En alguna otra ocasión he recordado esa secuencia de Fort Apache, la obra maestra de John Ford, en que las mujeres de los soldados que parten del fuerte, rumbo a una muerte cierta, los ven alejarse, atenazadas por una premoción luctuosa pero firmes como estatuas talladas en pedernal. Una de esas mujeres, que pronto se quedará viuda, pronuncia entonces, con la mirada extraviada en lontananza, una frase llena de misterio y poesía funeral: «Ya sólo veo las banderas». Lo dice con un hilo de voz estrangulado por el llanto, pero a la vez con la entereza de quien acata un difícil designio de soledad.
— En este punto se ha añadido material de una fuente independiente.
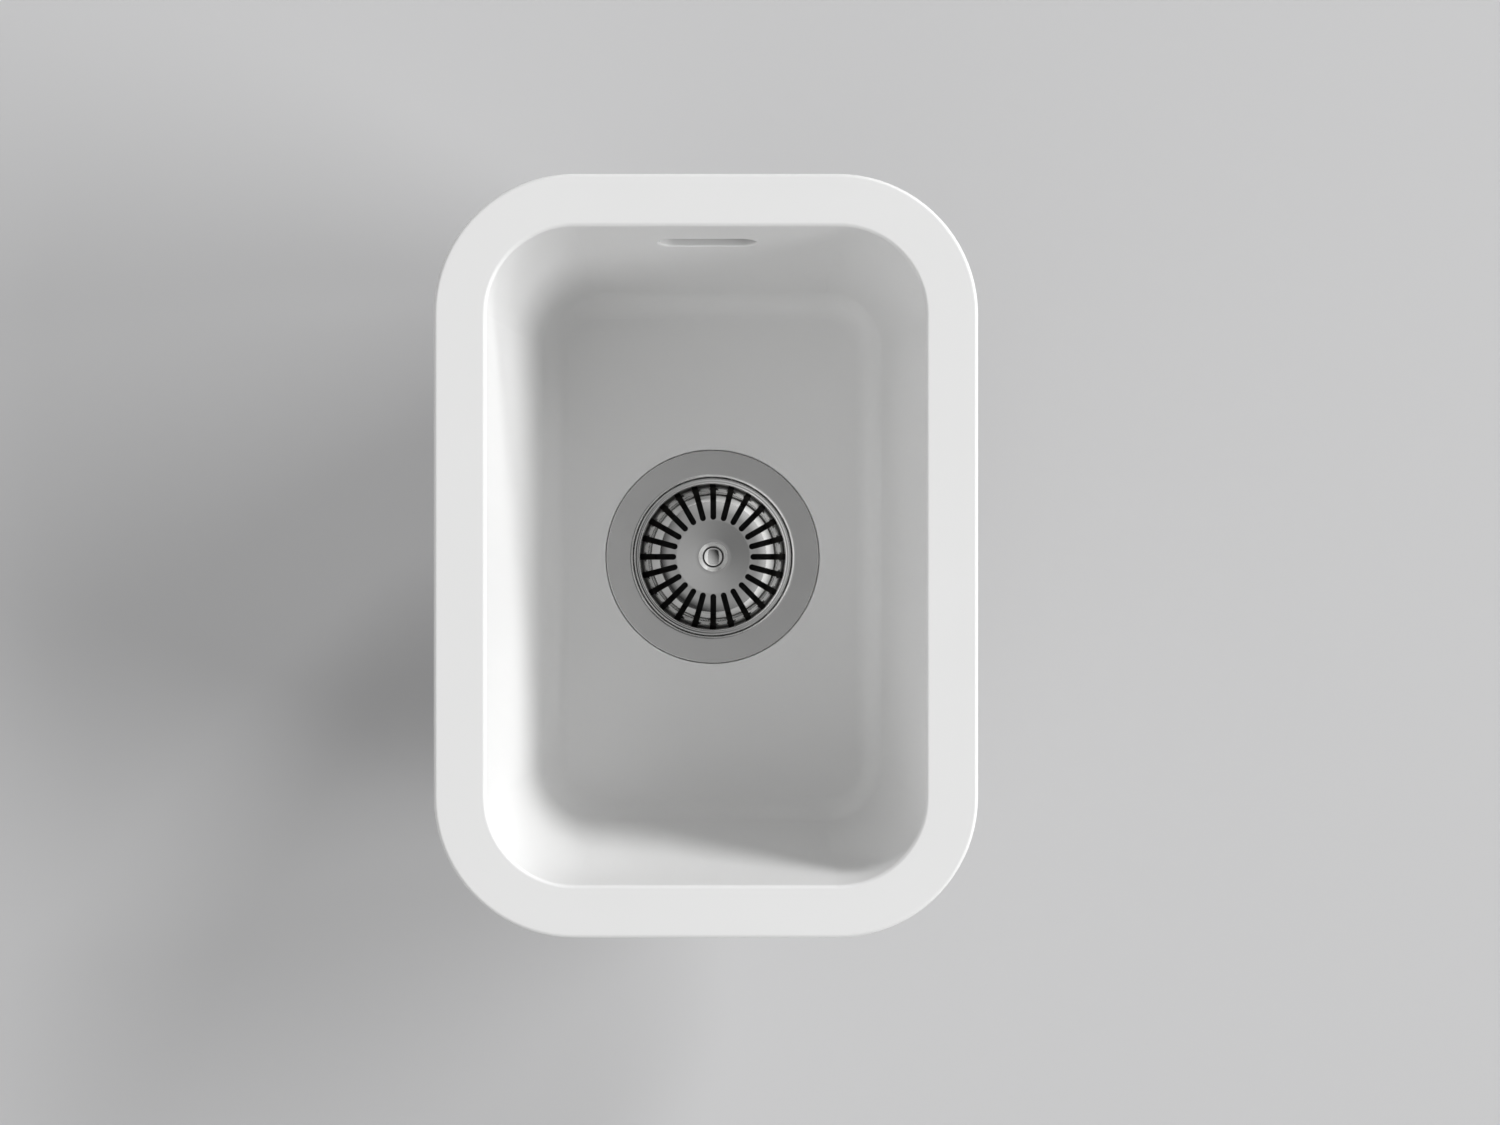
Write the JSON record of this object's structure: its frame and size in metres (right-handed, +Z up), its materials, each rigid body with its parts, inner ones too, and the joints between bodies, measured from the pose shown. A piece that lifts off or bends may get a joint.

Ford, que tantas veces ha sido tachado de fascista por quienes no entienden la grandeza de la milicia, levantaba así un monumento en homenaje a las mujeres de los soldados, a sus esposas y a sus novias y a sus hijas, a su heroísmo callado, a su resignada aceptación del dolor, a esa valentía suprema que consiste en amar a quien se atreve a arriesgar su vida, arrostrando diariamente la zozobra de recibir un telegrama del frente que anuncia la consumación de la tragedia tantas veces presentida.
Acabamos de ver cómo ese emblema fordiano se ha hecho carne en la persona de Emilia Ripoll, viuda del capitán de navío Manual Martín-Oar. Nadie habría podido reprochar a esta mujer cercenada que se hubiese dejado arrastrar por el desahogo jeremíaco y la increpación, exigiendo reparaciones y esparciendo responsabilidades por doquier. Nadie habría podido censurar a Emilia Ripoll que su dolor se hubiese transformado en rabia y resentimiento, ante la visión del ataúd que albergaba el cadáver de su marido, el hombre que engendró en su carne los hijos que ahora se quedan huérfanos, desligados para siempre de la sangre que les dio sustento. Pero Emilia Ripoll está hecha de una pasta distinta a la del común de los mortales, está habitada por sentimientos y pasiones que sólo caben en los pechos más generosos, que sólo echan raíces en unas pocas personas bendecidas por convicciones inamovibles y trascendentes. Personas en las que el dolor -vivido con una intensidad suprema- no ofusca, sino que enaltece. Esa actitud tan poco acorde con el histerismo contemporáneo, que se regodea en la queja plañidera, quizá resulte anacrónica a algunos, desde luego a quienes -desde las atalayas de la politiquería o la progresía intelectualoide- se han burlado tantas veces del Ejército, caricaturizándolo como una reliquia franquista. Emilia Ripoll ha aceptado la muerte de su marido como una consecuencia de su trabajo, que el difunto entendía como vocación de auxilio y lealtad a unos ideales. Su dolor, nada aspaventero, ha buscado consuelo en la certeza de que su marido ha muerto como desea hacerlo un soldado: «no en una cama -ha dicho esta mujer admirable-, sino en acto de servicio y ayudando a los demás». No se puede expresar con palabras más despojadas el orgullo doliente de ser viuda de un soldado; no se puede compendiar con palabras más exactas el espíritu de la milicia.
Ante tanta entereza, uno sólo puede aportar su silencio conmovido y una gratitud del tamaño del universo. Ese orgullo que redime a Emilia Ripoll y hace fecundo su dolor, ese mismo orgullo sereno que ha sabido inculcar a sus hijos tiene una cualidad contagiosa. Uno se siente, en efecto, orgulloso de saber que aún existen hombres como el capitán de navío Martín-Oar, que no desdeñan entregar la vida «haciendo lo que más le gustaba en el mundo», y mujeres como Emilia Ripoll, capaces de entregar sus mejores años a esos hombres elegidos y de convertirse en sagrarios de su memoria, cuando se quedan solas. Hoy todos somos maridos de esa viuda humanísima, compatriotas de su llanto, de su sagrado dolor, de su esencial heroísmo.